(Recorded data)
══════════════════════════════
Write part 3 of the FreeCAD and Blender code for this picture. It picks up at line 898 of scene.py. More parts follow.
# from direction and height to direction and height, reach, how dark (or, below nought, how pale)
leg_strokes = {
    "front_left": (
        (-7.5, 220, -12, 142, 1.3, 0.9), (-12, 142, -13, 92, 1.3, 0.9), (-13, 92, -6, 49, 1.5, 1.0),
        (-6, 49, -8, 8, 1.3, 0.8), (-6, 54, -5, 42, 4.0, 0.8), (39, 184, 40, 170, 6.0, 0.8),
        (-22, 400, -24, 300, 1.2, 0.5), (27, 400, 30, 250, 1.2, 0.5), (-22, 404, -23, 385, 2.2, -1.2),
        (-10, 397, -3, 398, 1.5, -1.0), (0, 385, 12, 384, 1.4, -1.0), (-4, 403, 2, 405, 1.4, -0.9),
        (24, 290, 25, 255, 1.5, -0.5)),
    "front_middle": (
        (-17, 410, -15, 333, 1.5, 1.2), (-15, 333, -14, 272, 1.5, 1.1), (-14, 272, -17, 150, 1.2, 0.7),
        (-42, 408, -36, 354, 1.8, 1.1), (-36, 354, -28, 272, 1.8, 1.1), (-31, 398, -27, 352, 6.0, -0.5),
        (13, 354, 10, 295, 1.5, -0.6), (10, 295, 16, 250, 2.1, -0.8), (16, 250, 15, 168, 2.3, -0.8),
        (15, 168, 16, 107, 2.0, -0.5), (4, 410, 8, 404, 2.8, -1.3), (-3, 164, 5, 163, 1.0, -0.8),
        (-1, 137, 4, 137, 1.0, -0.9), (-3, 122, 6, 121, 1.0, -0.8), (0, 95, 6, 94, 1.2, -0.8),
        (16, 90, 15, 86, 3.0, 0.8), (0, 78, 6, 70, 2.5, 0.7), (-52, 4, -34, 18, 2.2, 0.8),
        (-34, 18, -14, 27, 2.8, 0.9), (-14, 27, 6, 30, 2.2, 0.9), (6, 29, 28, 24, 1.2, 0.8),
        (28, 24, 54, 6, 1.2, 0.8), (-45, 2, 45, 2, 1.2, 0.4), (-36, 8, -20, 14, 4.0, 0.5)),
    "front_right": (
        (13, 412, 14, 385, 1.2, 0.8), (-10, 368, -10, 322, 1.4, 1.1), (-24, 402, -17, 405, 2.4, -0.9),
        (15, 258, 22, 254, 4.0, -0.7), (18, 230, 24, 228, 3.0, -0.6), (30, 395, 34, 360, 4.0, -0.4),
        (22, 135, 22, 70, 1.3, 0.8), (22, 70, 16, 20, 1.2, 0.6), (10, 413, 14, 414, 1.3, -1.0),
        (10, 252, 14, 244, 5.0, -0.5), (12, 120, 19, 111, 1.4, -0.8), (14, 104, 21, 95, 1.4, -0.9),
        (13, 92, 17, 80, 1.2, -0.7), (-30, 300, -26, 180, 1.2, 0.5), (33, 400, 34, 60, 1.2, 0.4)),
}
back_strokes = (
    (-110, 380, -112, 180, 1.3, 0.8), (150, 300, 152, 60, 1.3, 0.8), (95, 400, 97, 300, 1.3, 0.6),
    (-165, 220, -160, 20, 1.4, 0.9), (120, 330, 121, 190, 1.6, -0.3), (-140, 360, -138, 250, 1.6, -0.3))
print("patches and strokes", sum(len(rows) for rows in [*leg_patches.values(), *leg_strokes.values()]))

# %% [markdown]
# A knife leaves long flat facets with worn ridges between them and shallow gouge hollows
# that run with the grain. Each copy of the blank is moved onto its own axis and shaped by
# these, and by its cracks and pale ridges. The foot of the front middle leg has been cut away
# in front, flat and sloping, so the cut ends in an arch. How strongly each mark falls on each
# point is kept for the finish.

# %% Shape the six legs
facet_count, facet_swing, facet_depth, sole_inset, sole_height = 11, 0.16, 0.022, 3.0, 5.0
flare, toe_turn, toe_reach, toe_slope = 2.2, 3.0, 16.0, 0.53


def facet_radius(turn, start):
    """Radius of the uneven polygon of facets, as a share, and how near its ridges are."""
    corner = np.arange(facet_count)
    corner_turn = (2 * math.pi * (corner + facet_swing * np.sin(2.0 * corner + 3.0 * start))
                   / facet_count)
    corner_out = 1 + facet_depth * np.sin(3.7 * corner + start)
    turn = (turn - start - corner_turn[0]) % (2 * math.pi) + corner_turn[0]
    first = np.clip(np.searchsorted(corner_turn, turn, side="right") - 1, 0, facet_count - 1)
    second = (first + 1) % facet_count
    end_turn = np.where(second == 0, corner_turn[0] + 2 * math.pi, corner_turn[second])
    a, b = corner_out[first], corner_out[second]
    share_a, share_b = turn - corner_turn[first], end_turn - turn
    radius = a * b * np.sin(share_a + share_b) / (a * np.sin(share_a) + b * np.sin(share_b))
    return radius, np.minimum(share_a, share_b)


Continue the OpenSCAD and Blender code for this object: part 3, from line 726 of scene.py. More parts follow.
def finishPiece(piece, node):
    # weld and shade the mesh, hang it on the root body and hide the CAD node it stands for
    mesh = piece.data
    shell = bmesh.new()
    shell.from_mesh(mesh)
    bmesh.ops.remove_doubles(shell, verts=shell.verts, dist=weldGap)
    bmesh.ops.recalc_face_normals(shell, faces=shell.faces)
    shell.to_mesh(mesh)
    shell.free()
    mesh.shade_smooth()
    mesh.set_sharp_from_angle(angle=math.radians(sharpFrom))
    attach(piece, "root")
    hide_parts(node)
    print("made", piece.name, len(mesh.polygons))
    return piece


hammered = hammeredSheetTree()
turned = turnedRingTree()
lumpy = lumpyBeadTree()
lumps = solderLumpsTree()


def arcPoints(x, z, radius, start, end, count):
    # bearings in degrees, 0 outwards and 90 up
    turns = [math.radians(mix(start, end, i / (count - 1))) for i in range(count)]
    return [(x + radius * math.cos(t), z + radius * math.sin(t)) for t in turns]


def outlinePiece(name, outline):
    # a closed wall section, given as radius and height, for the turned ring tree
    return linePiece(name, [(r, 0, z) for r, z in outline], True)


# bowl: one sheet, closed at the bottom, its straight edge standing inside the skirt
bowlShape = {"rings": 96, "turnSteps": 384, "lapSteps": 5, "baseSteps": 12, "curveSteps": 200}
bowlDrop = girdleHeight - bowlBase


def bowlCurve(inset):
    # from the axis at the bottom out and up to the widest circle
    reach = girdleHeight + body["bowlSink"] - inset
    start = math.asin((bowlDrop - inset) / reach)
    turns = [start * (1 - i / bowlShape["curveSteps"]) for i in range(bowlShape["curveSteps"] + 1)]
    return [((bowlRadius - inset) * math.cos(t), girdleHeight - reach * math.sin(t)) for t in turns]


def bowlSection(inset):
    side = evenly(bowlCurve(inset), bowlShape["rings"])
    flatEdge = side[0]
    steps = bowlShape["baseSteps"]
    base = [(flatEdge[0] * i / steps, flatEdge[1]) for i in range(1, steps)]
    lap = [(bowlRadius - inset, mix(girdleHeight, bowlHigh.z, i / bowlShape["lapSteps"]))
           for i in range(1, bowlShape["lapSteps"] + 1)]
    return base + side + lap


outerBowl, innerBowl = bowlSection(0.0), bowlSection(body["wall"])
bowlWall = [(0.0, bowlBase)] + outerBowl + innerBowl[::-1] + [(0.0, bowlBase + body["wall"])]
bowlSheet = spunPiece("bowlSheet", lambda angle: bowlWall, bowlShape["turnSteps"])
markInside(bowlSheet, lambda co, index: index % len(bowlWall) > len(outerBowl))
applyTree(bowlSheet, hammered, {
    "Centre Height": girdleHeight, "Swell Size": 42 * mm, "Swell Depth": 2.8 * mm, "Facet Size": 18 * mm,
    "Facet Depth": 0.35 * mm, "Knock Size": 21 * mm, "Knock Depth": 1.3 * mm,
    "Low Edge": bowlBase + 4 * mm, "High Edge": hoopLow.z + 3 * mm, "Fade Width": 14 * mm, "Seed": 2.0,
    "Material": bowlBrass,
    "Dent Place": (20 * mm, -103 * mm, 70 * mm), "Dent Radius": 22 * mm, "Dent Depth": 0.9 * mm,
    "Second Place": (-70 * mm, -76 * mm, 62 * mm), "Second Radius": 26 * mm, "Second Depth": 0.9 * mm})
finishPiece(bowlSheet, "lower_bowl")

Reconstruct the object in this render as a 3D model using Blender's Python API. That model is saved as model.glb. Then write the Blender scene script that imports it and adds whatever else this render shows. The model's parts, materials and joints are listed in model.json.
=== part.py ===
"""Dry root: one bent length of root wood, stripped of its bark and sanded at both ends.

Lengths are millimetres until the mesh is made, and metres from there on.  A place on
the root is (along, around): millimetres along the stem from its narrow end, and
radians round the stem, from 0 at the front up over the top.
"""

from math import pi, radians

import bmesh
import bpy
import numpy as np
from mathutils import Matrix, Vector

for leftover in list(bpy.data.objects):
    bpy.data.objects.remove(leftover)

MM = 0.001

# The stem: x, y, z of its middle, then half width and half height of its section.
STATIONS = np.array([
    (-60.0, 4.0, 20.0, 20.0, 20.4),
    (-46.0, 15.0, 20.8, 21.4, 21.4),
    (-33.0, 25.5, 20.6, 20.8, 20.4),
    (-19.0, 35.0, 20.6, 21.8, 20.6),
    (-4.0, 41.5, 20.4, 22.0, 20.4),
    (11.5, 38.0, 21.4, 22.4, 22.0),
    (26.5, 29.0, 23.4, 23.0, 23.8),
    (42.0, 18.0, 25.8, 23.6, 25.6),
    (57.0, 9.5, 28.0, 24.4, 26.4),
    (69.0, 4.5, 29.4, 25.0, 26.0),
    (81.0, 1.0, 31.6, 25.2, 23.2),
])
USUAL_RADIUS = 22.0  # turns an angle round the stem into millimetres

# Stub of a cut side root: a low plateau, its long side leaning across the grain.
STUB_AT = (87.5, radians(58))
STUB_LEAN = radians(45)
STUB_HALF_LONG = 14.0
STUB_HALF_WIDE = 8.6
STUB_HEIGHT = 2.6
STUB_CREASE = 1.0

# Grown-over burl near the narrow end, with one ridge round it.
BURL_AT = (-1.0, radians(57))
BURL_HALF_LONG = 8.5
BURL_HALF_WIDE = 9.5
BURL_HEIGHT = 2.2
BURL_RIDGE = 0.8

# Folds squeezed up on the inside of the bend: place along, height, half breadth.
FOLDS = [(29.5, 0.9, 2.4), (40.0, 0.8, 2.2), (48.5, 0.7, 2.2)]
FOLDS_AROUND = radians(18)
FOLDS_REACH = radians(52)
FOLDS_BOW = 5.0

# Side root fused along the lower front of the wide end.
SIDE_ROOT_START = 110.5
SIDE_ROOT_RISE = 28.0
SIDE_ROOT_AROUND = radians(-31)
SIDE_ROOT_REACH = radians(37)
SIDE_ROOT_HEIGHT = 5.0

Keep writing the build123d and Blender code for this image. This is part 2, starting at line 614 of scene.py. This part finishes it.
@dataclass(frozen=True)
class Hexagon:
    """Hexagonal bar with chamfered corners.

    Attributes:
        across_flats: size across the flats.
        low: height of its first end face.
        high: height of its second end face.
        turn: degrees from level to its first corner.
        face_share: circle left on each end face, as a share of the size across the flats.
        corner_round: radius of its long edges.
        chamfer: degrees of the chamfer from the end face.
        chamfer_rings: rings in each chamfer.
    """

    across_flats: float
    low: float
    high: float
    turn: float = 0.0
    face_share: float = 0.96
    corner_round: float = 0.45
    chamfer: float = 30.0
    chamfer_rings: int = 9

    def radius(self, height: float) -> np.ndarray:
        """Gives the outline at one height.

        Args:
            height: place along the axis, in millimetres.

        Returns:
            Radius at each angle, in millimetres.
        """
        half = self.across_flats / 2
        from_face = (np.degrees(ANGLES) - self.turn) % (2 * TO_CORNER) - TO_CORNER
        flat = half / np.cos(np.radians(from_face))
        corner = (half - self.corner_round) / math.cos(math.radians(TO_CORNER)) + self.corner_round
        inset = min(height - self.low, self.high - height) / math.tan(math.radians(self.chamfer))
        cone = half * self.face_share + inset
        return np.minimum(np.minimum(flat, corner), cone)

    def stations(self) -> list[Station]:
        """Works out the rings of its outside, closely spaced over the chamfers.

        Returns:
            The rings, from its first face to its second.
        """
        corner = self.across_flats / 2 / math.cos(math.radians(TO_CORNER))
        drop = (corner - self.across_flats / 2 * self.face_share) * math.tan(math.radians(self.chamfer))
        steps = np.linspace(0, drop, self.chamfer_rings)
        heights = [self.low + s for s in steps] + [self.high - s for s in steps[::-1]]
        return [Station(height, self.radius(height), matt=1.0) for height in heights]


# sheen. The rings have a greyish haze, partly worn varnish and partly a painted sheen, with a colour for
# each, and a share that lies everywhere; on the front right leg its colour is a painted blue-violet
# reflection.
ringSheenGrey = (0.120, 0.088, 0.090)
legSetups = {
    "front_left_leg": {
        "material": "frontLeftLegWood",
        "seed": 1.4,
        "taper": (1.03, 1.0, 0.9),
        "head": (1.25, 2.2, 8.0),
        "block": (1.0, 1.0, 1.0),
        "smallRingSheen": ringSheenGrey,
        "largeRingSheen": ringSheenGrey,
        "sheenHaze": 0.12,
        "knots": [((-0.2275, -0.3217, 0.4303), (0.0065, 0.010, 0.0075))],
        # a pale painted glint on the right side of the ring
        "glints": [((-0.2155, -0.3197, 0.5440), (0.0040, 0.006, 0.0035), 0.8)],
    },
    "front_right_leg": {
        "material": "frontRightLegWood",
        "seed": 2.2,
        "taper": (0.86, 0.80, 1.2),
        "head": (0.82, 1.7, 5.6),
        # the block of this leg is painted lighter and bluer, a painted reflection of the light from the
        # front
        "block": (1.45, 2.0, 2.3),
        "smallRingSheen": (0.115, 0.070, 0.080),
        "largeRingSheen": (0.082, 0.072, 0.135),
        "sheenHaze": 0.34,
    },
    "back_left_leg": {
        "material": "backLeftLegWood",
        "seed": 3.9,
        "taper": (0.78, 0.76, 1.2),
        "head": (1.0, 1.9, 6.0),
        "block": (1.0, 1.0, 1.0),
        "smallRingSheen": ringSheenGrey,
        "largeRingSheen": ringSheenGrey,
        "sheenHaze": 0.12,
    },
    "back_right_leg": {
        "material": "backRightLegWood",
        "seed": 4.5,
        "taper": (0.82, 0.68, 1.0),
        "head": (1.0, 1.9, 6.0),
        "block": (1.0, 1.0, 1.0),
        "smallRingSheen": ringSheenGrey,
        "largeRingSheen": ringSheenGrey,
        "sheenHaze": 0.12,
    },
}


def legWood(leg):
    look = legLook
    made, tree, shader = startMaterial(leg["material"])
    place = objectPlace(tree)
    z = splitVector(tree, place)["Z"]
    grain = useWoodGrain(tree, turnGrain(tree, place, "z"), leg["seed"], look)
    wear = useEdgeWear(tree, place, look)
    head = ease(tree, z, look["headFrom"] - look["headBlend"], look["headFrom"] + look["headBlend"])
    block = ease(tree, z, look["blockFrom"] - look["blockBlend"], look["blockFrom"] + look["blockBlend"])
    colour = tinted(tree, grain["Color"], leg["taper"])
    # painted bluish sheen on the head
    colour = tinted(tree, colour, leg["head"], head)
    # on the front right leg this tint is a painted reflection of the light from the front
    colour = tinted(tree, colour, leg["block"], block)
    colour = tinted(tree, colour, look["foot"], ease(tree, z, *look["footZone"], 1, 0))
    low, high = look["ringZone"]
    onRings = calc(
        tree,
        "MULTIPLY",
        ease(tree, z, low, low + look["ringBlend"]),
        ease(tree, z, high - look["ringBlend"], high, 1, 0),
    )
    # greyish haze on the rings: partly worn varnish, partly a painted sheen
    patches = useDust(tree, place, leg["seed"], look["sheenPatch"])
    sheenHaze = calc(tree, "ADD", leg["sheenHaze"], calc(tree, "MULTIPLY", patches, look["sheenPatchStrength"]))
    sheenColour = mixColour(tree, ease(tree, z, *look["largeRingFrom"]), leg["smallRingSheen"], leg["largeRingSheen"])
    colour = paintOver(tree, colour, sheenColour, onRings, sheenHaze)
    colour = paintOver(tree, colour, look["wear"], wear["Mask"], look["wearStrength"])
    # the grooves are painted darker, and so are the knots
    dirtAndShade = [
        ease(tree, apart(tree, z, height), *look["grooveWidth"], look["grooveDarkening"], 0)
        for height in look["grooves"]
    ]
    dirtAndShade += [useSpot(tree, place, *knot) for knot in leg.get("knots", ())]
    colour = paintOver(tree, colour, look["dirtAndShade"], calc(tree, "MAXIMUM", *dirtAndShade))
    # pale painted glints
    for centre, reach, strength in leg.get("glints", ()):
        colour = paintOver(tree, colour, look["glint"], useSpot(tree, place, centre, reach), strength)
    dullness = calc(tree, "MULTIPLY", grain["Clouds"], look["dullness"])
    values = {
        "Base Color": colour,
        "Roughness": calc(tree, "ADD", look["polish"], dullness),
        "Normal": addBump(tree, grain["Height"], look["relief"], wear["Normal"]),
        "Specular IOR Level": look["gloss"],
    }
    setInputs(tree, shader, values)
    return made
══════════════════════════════
- **Given task**: Determine how many lines include the word "OpenSCAD" and report that number by itself.

- **Right answer**: 1